Well today we were going to go on a trip and she insisted on bringing my only comforter to use at the beach and i told her no and she blew up and told me i cant go, my mom supported that and they left without me. Now im very distraught and just so upset, i feel like im backed up into a corner and i have nowhere to go and i cant deal with my anger i feel like im out of control and i cant stop hysterically crying. im so upset that my mom went along with it and my dad wont stop her from coming in and i just have nowhere to go. I cant deal with it. what do i do?
Hi!

Yeah, I read the thread and I am sympathetic to your situation
The first thing is, that you can free yourself from your unhappy reactions without anything changing about the real situation - it's obvious.

You are hooking yourself into being emotionally manipulated by the situation. You don't need to make yourslef feel upset and distraught because they left without you. You can say to yourself "Boy! Am I happy they left without me! I am saved a whole day of being bullied by my neurotic poisonous sister, now I can go read a book or watch TV in peace."
Do you understand what I'm getting at? You can change how you feel, you can break the manipulative strings they have on you.
Accept that your mom will go along with the bulling , bank on it - then you won't feel upset about it and you will act realistically to deal with it when you can. You can't change them, you can't get blood from a stone, but you can change yourself and how you react to them. And when they see you more confident and find they are unable to manipulate you to make you feel upset, they may actually get scared of you and back off.

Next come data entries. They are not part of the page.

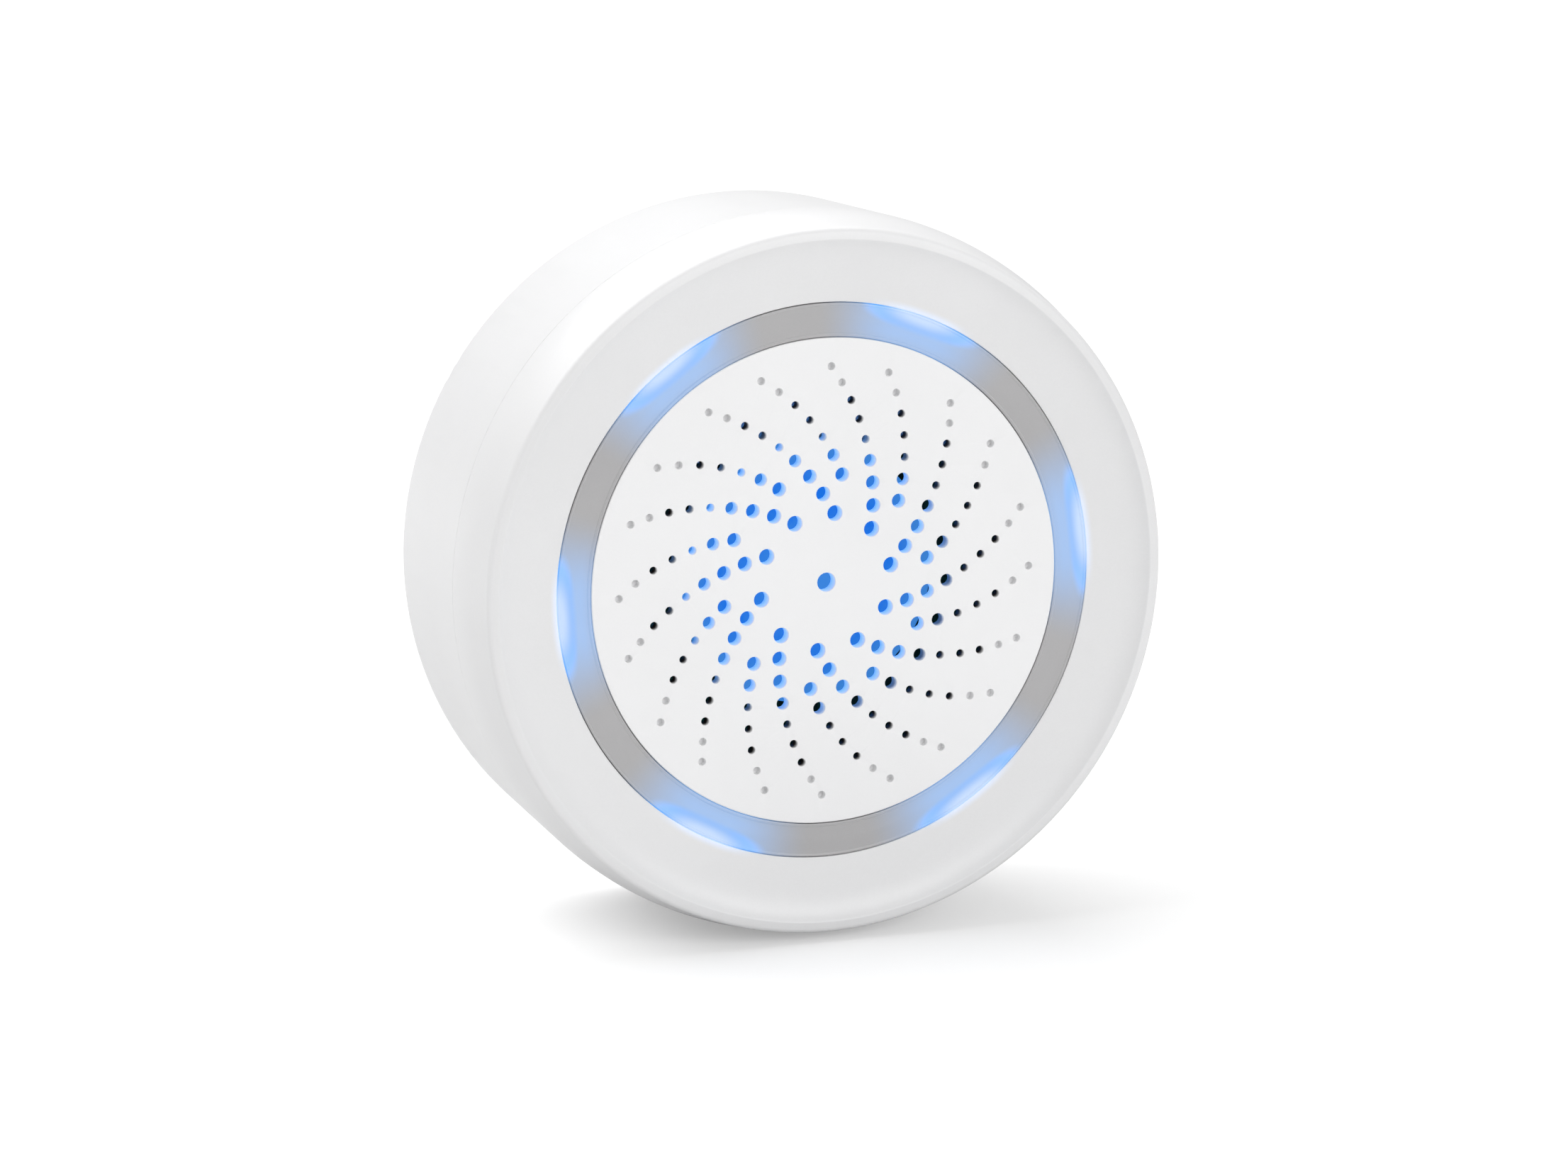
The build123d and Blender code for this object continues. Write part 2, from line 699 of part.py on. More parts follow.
def rear_body():
    body = rear_shell() + cell_bay()
    for lug in bracket_lugs():
        body += lug
    body -= block(bay_x0, bay_x1, bay_y0, floor_y + 0.5, bay_z0, bay_z1)
    leg_slot = (board_rear_y - 0.1, board_rear_y + contact_leg_width + 0.15)
    for x in (bay_x0, bay_x1 - contact_thickness):
        body -= block(x - 0.15, x + contact_thickness + 0.15, *leg_slot, bay_z0 - bay_wall - 1, bay_z0 + 1)
    for x, z in boss_places():
        post = rod(post_radius, -boss_joint + slip, floor_inner_y + 0.5, x, z)
        body += post & rod(inner_radius + 0.5, face_y, 0)
        body -= rod(well_radius, floor_y - well_depth, 1, x, z)
        body -= rod(screw_radius + 0.35, -boss_joint - 1, 0, x, z)
    for side in (-1, 1):
        x, z = side * board_post[0], board_post[1]
        body += rod(board_post_radius, board_rear_y, floor_inner_y + 0.5, x, z)
        body -= rod(board_screw_radius + thread_clearance, board_rear_y - 1, board_rear_y + 7.0, x, z)
    body += rod(plunger_radius + 1.4, floor_inner_y - plunger_guide, floor_inner_y + 0.5)
    body -= rod(plunger_radius + push_clearance, floor_inner_y - plunger_guide - 1, 1)
    guide_base = -sqrt(inner_radius ** 2 - (button_x - button_flange_radius) ** 2) - 0.3
    guide = rod_z(button_flange_radius + 0.5, guide_base, button_guide_z, button_x, button_y)
    body += guide & rod(inner_radius + 0.5, face_y, 0)
    body -= rod_z(button_radius + 0.15, -outer_radius - 5, button_guide_z + 1, button_x, button_y)
    gap = 0.15
    body -= block(-usb_width / 2 - gap, usb_width / 2 + gap,
                  board_rear_y - gap, board_rear_y + usb_height + gap,
                  -outer_radius - 5, -inner_radius + 2)
    return body


def housing_screws():
    screws = []
    seat_y = floor_y - well_depth
    for x, z in boss_places():
        head = rod(screw_head_radius, seat_y, seat_y + screw_head_height, x, z)
        slot = block(x - 1.3, x + 1.3, seat_y + 0.8, seat_y + 3, z - 0.3, z + 0.3)
        cross = block(x - 0.3, x + 0.3, seat_y + 0.8, seat_y + 3, z - 1.3, z + 1.3)
        shank = rod(screw_radius, seat_y - screw_length, seat_y + 0.1, x, z)
        screws.append(head - slot - cross + shank)
    return Compound(children=screws)


def wall_bracket():
    """Flat plate that is screwed to the wall; its tabs hook into the siren's back."""
    plate = rod(bracket_radius, -bracket_thickness, 0)
    for middle in (0, 90, 180, 270):
        plate += sector(bracket_radius + tab_reach, bracket_radius - 1, -bracket_thickness,
                        -bracket_thickness + tab_thickness, middle, tab_half_angle)
    plate -= rod(bracket_hole_radius, -bracket_thickness - 1, 1)
    for side in (-1, 1):
        head_slot = (screw_slot_radius * 2, screw_slot_length + 2 * screw_slot_radius)
        for radius, length, y1 in (
            (screw_slot_radius, screw_slot_length, 1),
            (*head_slot, -bracket_thickness + head_seat),
        ):
            slot = extrude(Plane.XZ * SlotOverall(length, 2 * radius), bracket_thickness + 3)
            plate -= Pos(side * screw_slot_spacing / 2, y1, 0) * slot
    return plate


pieces = [
    front_bezel, light_ring, grille_disc, reflector_ring, led_board, blue_leds, led_resistors,
    board_spacers, pin_header, sounder_cap, sounder_gasket, piezo_plate, piezo_ceramic, sounder_can,
    sounder_pins, main_board, board_screws, radio_board, radio_shield, controller_chip, boost_coil,
    bulk_capacitor, chip_parts, usb_socket, usb_tongue, tact_switch, tact_actuator, setup_button,
    tamper_switch, tamper_plunger, tamper_spring, backup_cell, cell_sleeve, cell_cap,
    positive_contact, negative_contact, negative_spring, rear_body, housing_screws, wall_bracket,
]

os.makedirs("parts", exist_ok=True)
for piece in pieces:
    export_step(piece(), f"parts/{piece.__name__}.step")
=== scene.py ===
import math

import bmesh
import bpy
import numpy as np
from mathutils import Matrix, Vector
from mathutils.geometry import delaunay_2d_cdt


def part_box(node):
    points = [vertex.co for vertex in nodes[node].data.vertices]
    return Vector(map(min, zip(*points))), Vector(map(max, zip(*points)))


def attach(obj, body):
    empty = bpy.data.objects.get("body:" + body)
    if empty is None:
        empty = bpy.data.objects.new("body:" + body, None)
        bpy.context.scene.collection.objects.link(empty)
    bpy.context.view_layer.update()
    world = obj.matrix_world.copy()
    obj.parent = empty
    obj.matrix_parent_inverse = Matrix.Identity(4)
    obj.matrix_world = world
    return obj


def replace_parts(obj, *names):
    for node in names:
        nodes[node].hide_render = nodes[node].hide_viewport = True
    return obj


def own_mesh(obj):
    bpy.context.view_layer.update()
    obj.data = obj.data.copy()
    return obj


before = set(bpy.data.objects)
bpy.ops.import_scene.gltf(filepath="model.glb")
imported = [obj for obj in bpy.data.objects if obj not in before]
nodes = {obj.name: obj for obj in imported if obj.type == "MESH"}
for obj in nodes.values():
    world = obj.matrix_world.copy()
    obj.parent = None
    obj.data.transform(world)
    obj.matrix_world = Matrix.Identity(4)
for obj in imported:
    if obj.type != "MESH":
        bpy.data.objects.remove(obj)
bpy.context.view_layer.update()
mm = 0.001
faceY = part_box("grille_disc")[0].y / mm     # face of the grille, in mm, with the front towards -Y
print("frame loaded:", len(nodes), "CAD nodes")


# Mesh helpers. Lengths are in mm, and the front of the siren looks along -Y.

def roundedProfile(points, radii, steps=6):
    # Each corner becomes an arc tangent to both of its sides: the tangent point lies r / tan(half the
    # corner's angle) from the corner, and the arc's centre lies r / sin(half angle) along the bisector.
    points = np.array(points, float)
    out = []
    for i, (corner, radius) in enumerate(zip(points, radii)):
        if radius == 0:
            out.append(corner[None])
            continue
        before = points[i - 1] - corner
        after = points[(i + 1) % len(points)] - corner
        before, after = before / np.linalg.norm(before), after / np.linalg.norm(after)
        half = math.acos(np.clip(before @ after, -1, 1)) / 2
        middle = (before + after) / np.linalg.norm(before + after)
        centre = corner + middle * radius / math.sin(half)
        start = corner + before * radius / math.tan(half) - centre
        end = corner + after * radius / math.tan(half) - centre
        turn = math.atan2(start[0] * end[1] - start[1] * end[0], start @ end)
        a = np.linspace(0, turn, steps + 1)
        out.append(centre + np.stack([start[0] * np.cos(a) - start[1] * np.sin(a),
                                      start[0] * np.sin(a) + start[1] * np.cos(a)], 1))
    return np.concatenate(out)


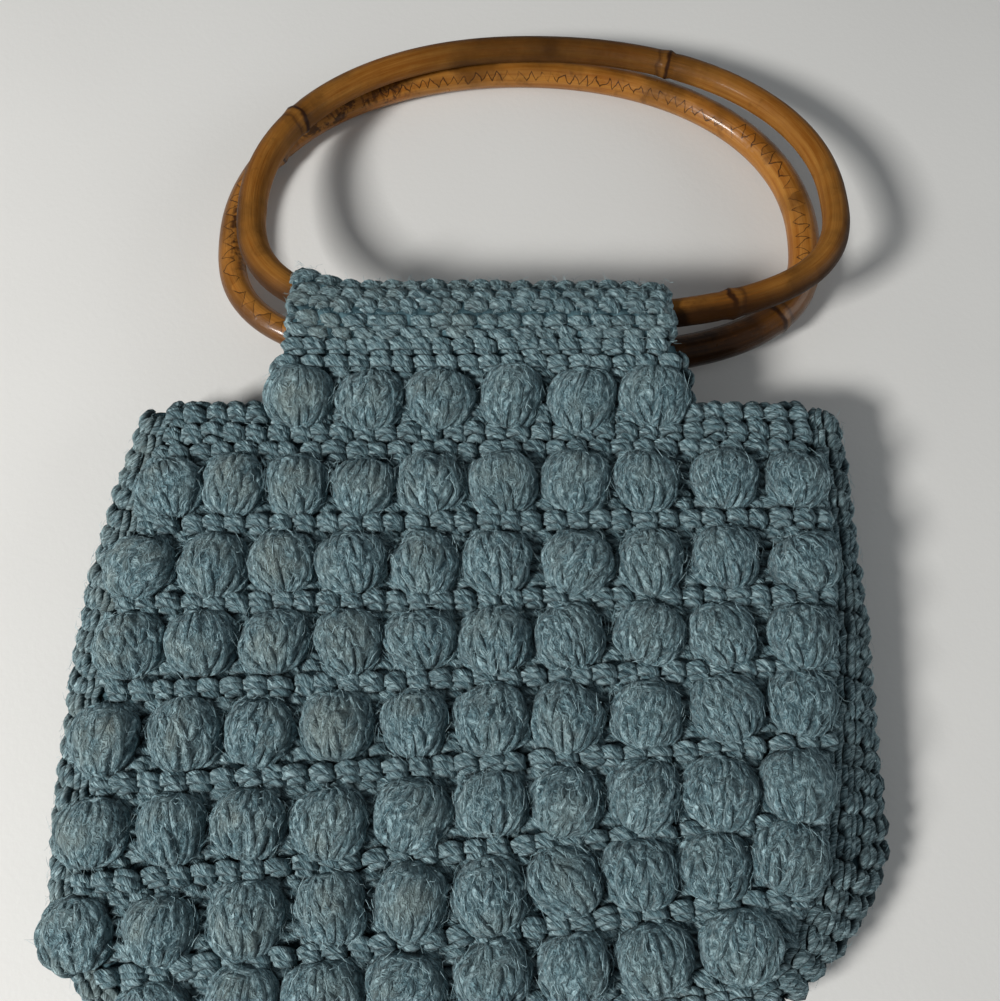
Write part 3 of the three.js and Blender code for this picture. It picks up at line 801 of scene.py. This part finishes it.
# How far the bobbles keep their thickness. Those of the back are flattened by the bag that lies on them.
FLATNESS = {"front": 1.0, "back": 5.3 / 9.5}


def ball_ways(theta, phi):
    """Ways out of a ball, theta from its crown downwards and phi round it."""
    return np.stack([np.sin(theta) * np.sin(phi), np.cos(theta), np.sin(theta) * np.cos(phi)], -1)


def pear(local):
    """Points of a bobble with its shoulders made square and its foot drawn in."""
    up = local[..., 1] / BALL[1]
    wide = 1.0 + 0.07 * up + 0.16 * np.maximum(up, 0.0) ** 2
    return local * np.stack([wide, 1.0 - 0.05 * (up > 0), np.ones_like(up)], -1)


class Lumps:
    """Uneven swellings of one bobble, the same for its strands and its core."""

    def __init__(self, random, uneven):
        self.waves = random.normal(0.0, 0.24, (3, 3))
        self.phases = random.uniform(0.0, 2 * math.pi, 3)
        self.size = 0.032 * uneven

    def on(self, local):
        swell = np.cos(local @ self.waves.T + self.phases).sum(-1)
        return pear(local) * (1.0 + self.size * swell)[..., None]


def spread(first, last, count, bow):
    share = np.linspace(0.0, 1.0, count)
    return first + (last - first) * share + bow * np.sin(math.pi * share)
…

Coraline's advice is the same I would give IE

Quote:
What do you think you can do in the situation now? Can you get a lock put on your bedroom door (one your sister can't break) and lock your things in there when she comes round? Can you leave the house while she's there?
To as to that, try to hide your really valuable things or store them with a friend.
..
Probably you are hooked somehow and stay out of some sense of guilt and or obligation? Free yourself! Walk away, go to the library for the day, and not care. Your sister likes to see you jerk when she yanks your chain - it makes her feel empowered. Don't dance for her, don't react. Just protect your stuff and shun her.